Common Mistakes to Avoid
- Thinking first gear makes the engine stronger is wrong because the engine torque does not increase inside the engine. The gear ratio multiplies torque at the rear wheel while reducing wheel speed.
- Ignoring the final drive ratio is wrong because rear sprocket and front sprocket sizes strongly affect total reduction. A transmission gear ratio alone does not determine acceleration or cruising rpm.
- Assuming gears slide in and out of mesh is wrong for most motorcycle transmissions. The gear teeth usually stay meshed, and dog clutches lock the chosen gear to the shaft.
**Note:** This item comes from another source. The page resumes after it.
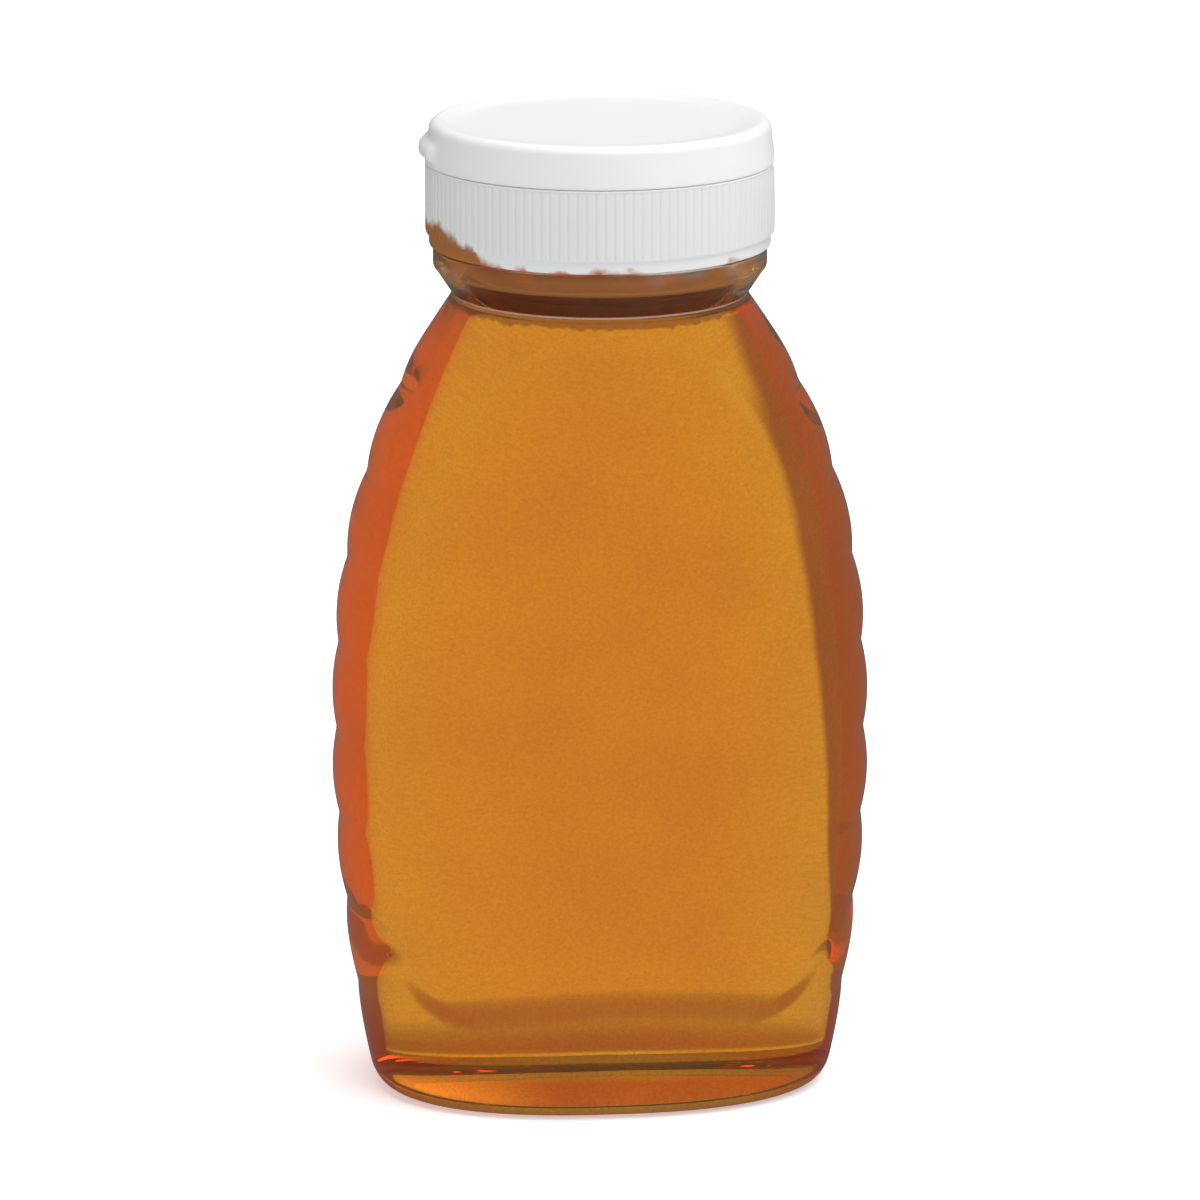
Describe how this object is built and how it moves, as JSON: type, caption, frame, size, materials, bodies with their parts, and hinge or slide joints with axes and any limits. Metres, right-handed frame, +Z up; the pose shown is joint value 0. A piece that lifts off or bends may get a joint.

- Shifting without reducing torque load can be wrong because loaded dog teeth resist movement and can wear or clash. The clutch or a quickshifter reduces torque so the dogs can engage cleanly.
Practice Questions
- 1 A motorcycle has a primary ratio of 1.8, a first gear ratio of 2.5, and a final drive ratio of 3.0. What is the total reduction in first gear?
- 2 An engine produces 60 N m of torque. If the total reduction in second gear is 10.0 and drivetrain efficiency is 90%, what torque reaches the rear wheel?
- 3 Explain why a motorcycle in a lower gear accelerates harder but reaches a lower maximum road speed at the same engine rpm than it does in a higher gear.